» GOAL
Please print all of the material below, word for word.

» DATA EXCERPTS

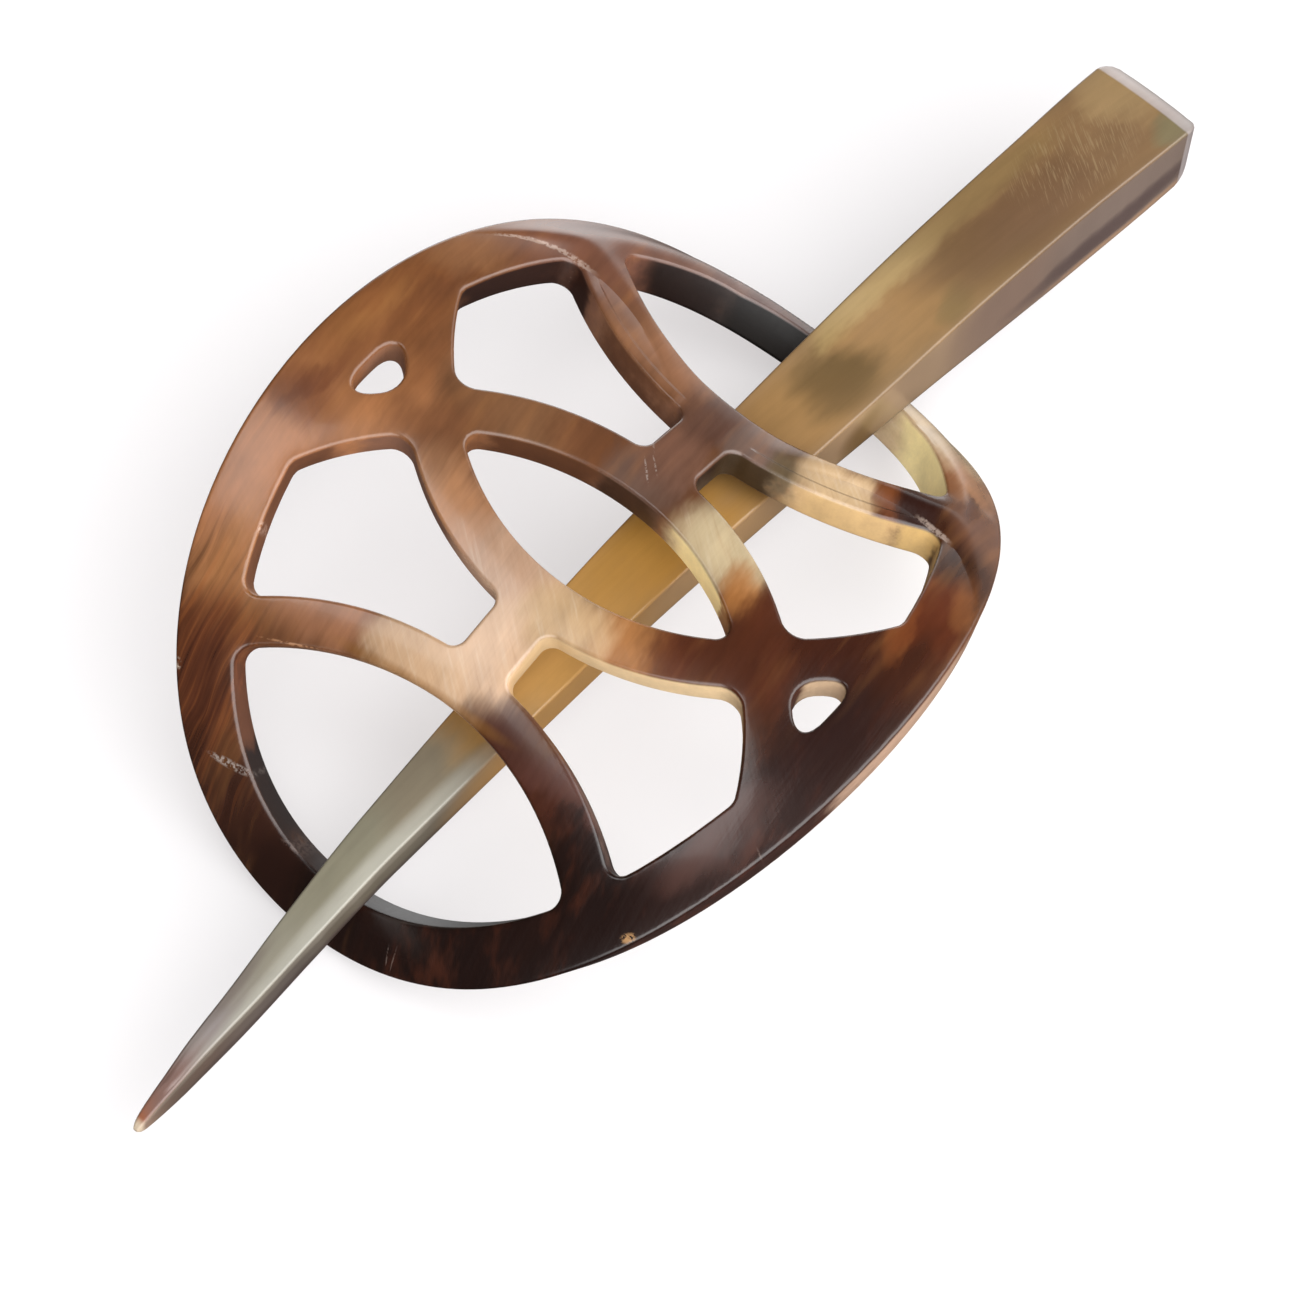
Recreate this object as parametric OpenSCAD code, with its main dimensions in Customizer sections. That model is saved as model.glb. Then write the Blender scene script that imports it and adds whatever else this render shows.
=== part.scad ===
// Pierced horn hair slide and the stick that pins it, in millimetres.
// The arched plate stands on its two low ends, and the stick lies through it.
// X runs along the arch toward the butt of the stick, Y across the arch and Z up.
// The origin is on the ground, under the middle of the bounding box.

/* [Plate] */
// Half the length of the plate, measured along its arch
half_length = 53.3; // [52:0.1:55]
// Half the width of the plate
half_width = 37.4; // [36:0.1:39]
// Half the length of the pierced field inside the rim, along the arch
field_half_length = 46.6; // [45.5:0.1:47.5]
// Half the width of the pierced field
field_half_width = 30.8; // [30:0.1:31.5]
// Thickness in the middle of the plate
thickness = 3.8; // [3.2:0.1:4.4]
// Width of the small round on every edge
edge = 0.45; // [0.3:0.05:0.6]
// How much the butt's end is raised above the middle
ridge_height = 1.0; // [0.6:0.1:1.4]
// Height taken off under each end, so that it stands on a flat
foot_trim = 0.6; // [0.3:0.1:0.9]

/* [Arch] */
// Slope gained in each millimetre from the crown, in degrees
slope_rate = 0.929; // [0.85:0.001:1]
// Extra slope toward the ends, in degrees for each cubic millimetre
slope_growth = 0.00009; // [0.00006:0.00001:0.00012]

/* [Pattern] */
// Distance from the middle to the centre of each circle of the central net
net_centre = 22.3; // [22:0.1:22.6]
// Radius of the lens-shaped opening's two sides
lens_radius = 28.7; // [28.4:0.1:29]
// Radius of the outer side of the net's bands
net_radius = 34.1; // [33.8:0.1:34.4]
// Distance from the middle to the centre of each circle of the net's arms
arm_centre = 28; // [27.6:0.1:28.4]
// Radius of the inner side of an arm
arm_inner_radius = 32.7; // [32.4:0.1:33]
// Radius of the outer side of an arm
arm_outer_radius = 37.8; // [37.5:0.1:38.1]
// Distance from the middle to the centre of each end band's circle
band_centre = 55.6; // [55:0.1:56]
// Radius of an end band's side toward the end of the plate
band_inner_radius = 31.8; // [31.4:0.1:32.2]
// Radius of an end band's side toward the middle
band_outer_radius = 37; // [36.6:0.1:37.4]
// Half the width of the bridge that joins the net to an end band
bridge_half_width = 3.1; // [2.8:0.1:3.4]
// Corner radius of the lens opening
lens_fillet = 2; // [1.2:0.1:2.4]
// Corner radius of the four side openings
side_fillet = 2.2; // [1.6:0.1:2.6]
// Corner radius of the side openings beside a bridge
bridge_fillet = 1.4; // [1:0.1:1.8]
// Corner radius of the side openings' blunt corner on the rim
blunt_fillet = 0.4; // [0.2:0.1:0.8]
// Corner radius of the two end openings
end_fillet = 1.8; // [1.4:0.1:2.4]
// Corner radius of the two small openings
small_fillet = 3; // [2.4:0.1:3.2]

/* [Ridge] */
// Distance from the crown line to the farthest point of the crease
crease_reach = 27.4; // [26:0.1:28.5]
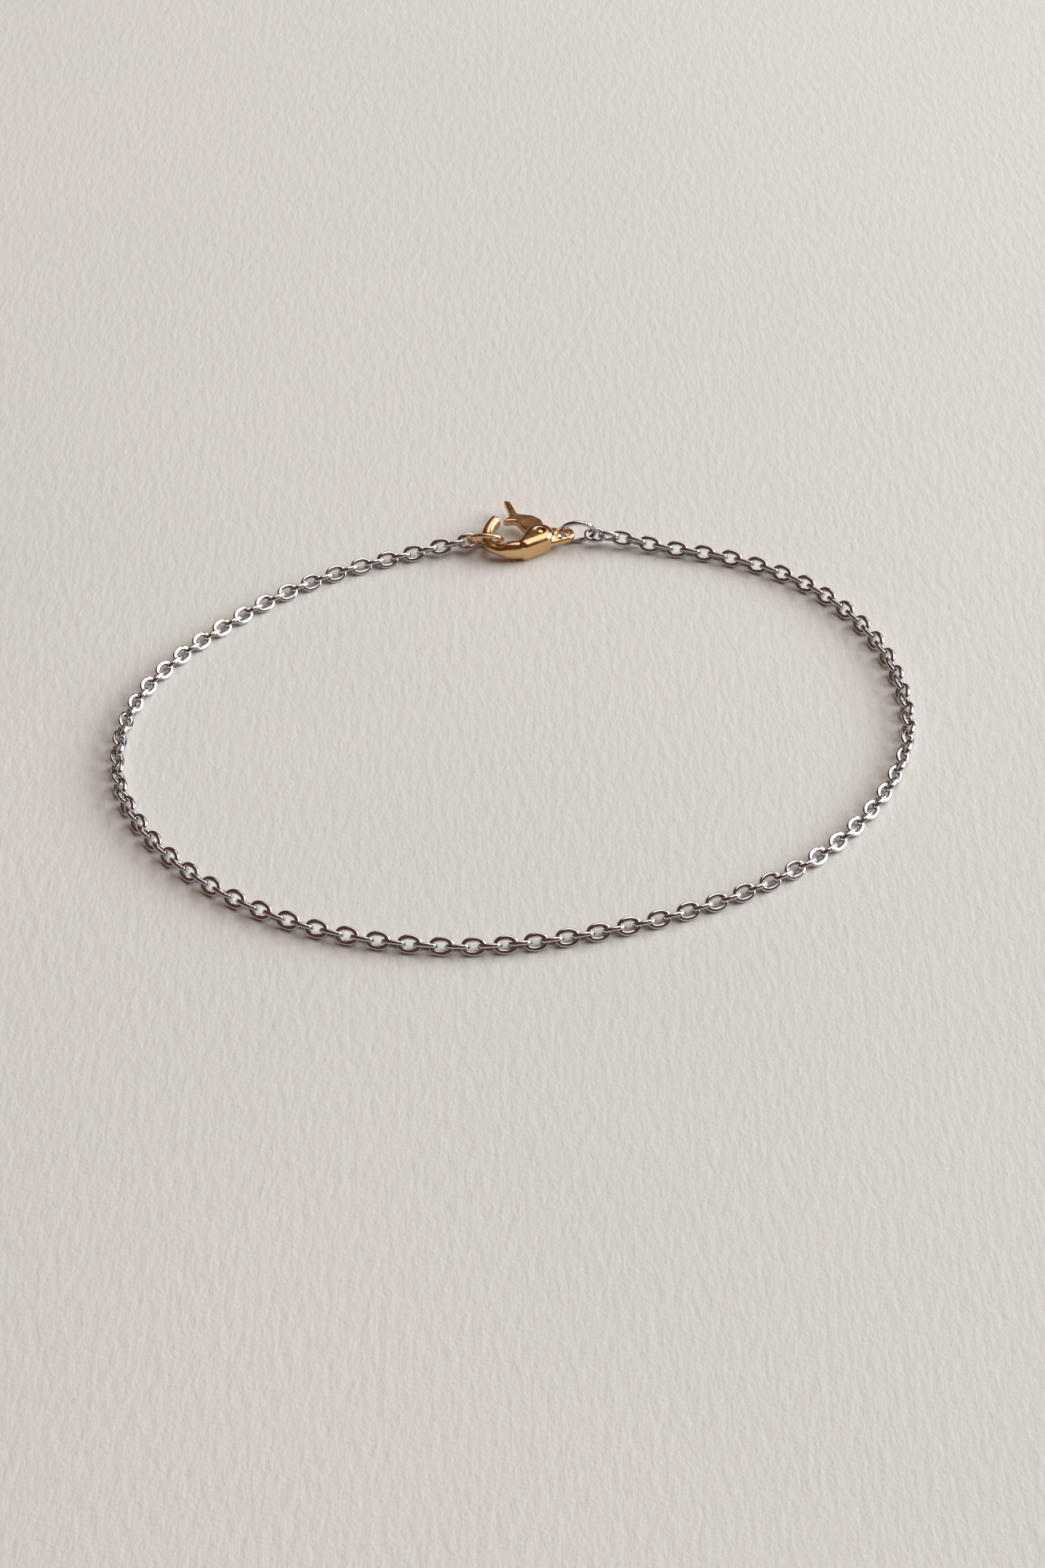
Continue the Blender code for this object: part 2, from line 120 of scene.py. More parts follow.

» TASK OUTPUT
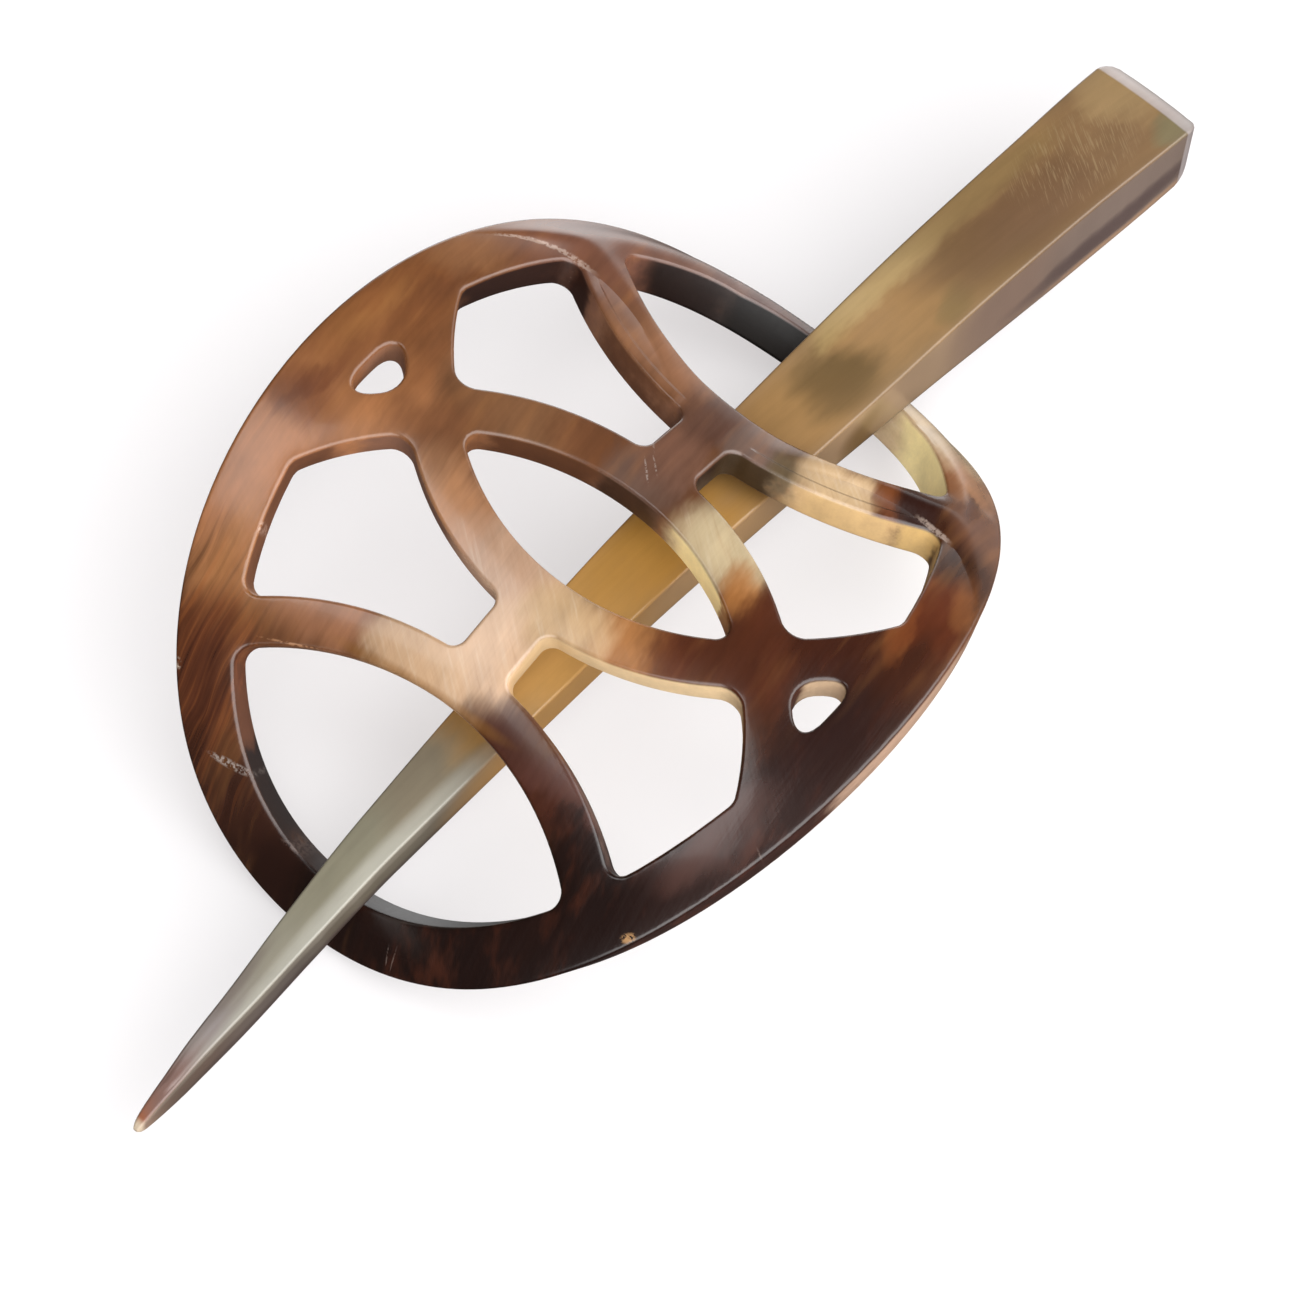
Recreate this object as parametric OpenSCAD code, with its main dimensions in Customizer sections. That model is saved as model.glb. Then write the Blender scene script that imports it and adds whatever else this render shows.
=== part.scad ===
// Pierced horn hair slide and the stick that pins it, in millimetres.
// The arched plate stands on its two low ends, and the stick lies through it.
// X runs along the arch toward the butt of the stick, Y across the arch and Z up.
// The origin is on the ground, under the middle of the bounding box.

/* [Plate] */
// Half the length of the plate, measured along its arch
half_length = 53.3; // [52:0.1:55]
// Half the width of the plate
half_width = 37.4; // [36:0.1:39]
// Half the length of the pierced field inside the rim, along the arch
field_half_length = 46.6; // [45.5:0.1:47.5]
// Half the width of the pierced field
field_half_width = 30.8; // [30:0.1:31.5]
// Thickness in the middle of the plate
thickness = 3.8; // [3.2:0.1:4.4]
// Width of the small round on every edge
edge = 0.45; // [0.3:0.05:0.6]
// How much the butt's end is raised above the middle
ridge_height = 1.0; // [0.6:0.1:1.4]
// Height taken off under each end, so that it stands on a flat
foot_trim = 0.6; // [0.3:0.1:0.9]

/* [Arch] */
// Slope gained in each millimetre from the crown, in degrees
slope_rate = 0.929; // [0.85:0.001:1]
// Extra slope toward the ends, in degrees for each cubic millimetre
slope_growth = 0.00009; // [0.00006:0.00001:0.00012]

/* [Pattern] */
// Distance from the middle to the centre of each circle of the central net
net_centre = 22.3; // [22:0.1:22.6]
// Radius of the lens-shaped opening's two sides
lens_radius = 28.7; // [28.4:0.1:29]
// Radius of the outer side of the net's bands
net_radius = 34.1; // [33.8:0.1:34.4]
// Distance from the middle to the centre of each circle of the net's arms
arm_centre = 28; // [27.6:0.1:28.4]
// Radius of the inner side of an arm
arm_inner_radius = 32.7; // [32.4:0.1:33]
// Radius of the outer side of an arm
arm_outer_radius = 37.8; // [37.5:0.1:38.1]
// Distance from the middle to the centre of each end band's circle
band_centre = 55.6; // [55:0.1:56]
// Radius of an end band's side toward the end of the plate
band_inner_radius = 31.8; // [31.4:0.1:32.2]
// Radius of an end band's side toward the middle
band_outer_radius = 37; // [36.6:0.1:37.4]
// Half the width of the bridge that joins the net to an end band
bridge_half_width = 3.1; // [2.8:0.1:3.4]
// Corner radius of the lens opening
lens_fillet = 2; // [1.2:0.1:2.4]
// Corner radius of the four side openings
side_fillet = 2.2; // [1.6:0.1:2.6]
// Corner radius of the side openings beside a bridge
bridge_fillet = 1.4; // [1:0.1:1.8]
// Corner radius of the side openings' blunt corner on the rim
blunt_fillet = 0.4; // [0.2:0.1:0.8]
// Corner radius of the two end openings
end_fillet = 1.8; // [1.4:0.1:2.4]
// Corner radius of the two small openings
small_fillet = 3; // [2.4:0.1:3.2]

/* [Ridge] */
// Distance from the crown line to the farthest point of the crease
crease_reach = 27.4; // [26:0.1:28.5]
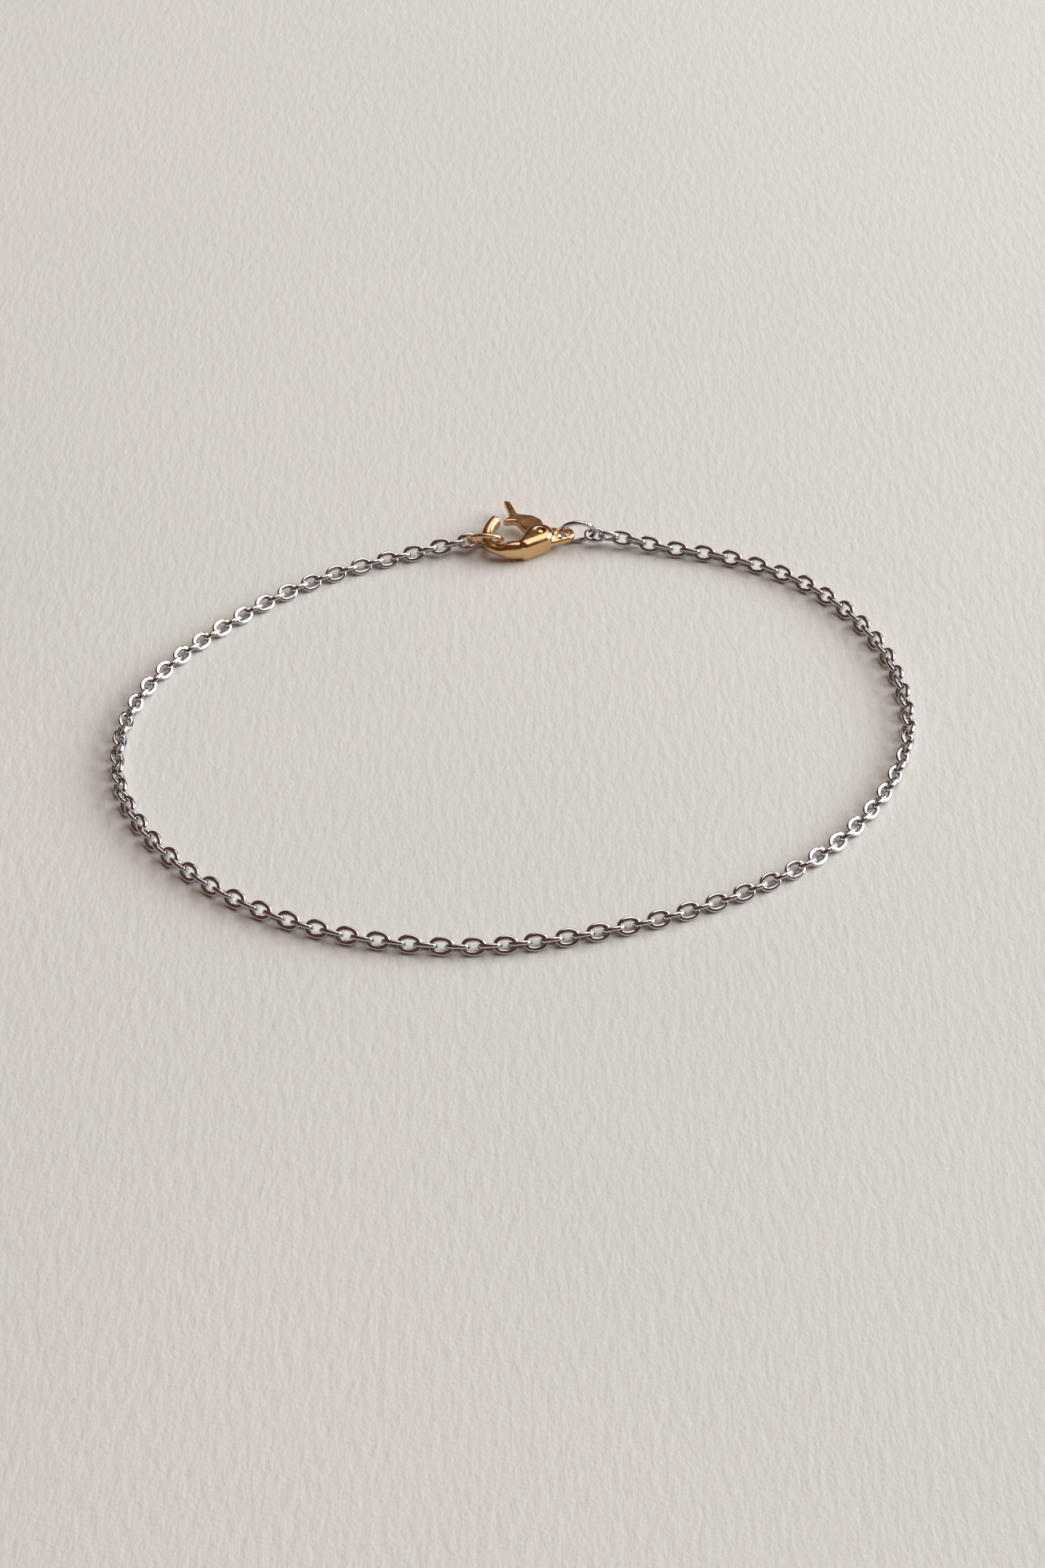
Continue the Blender code for this object: part 2, from line 120 of scene.py. More parts follow.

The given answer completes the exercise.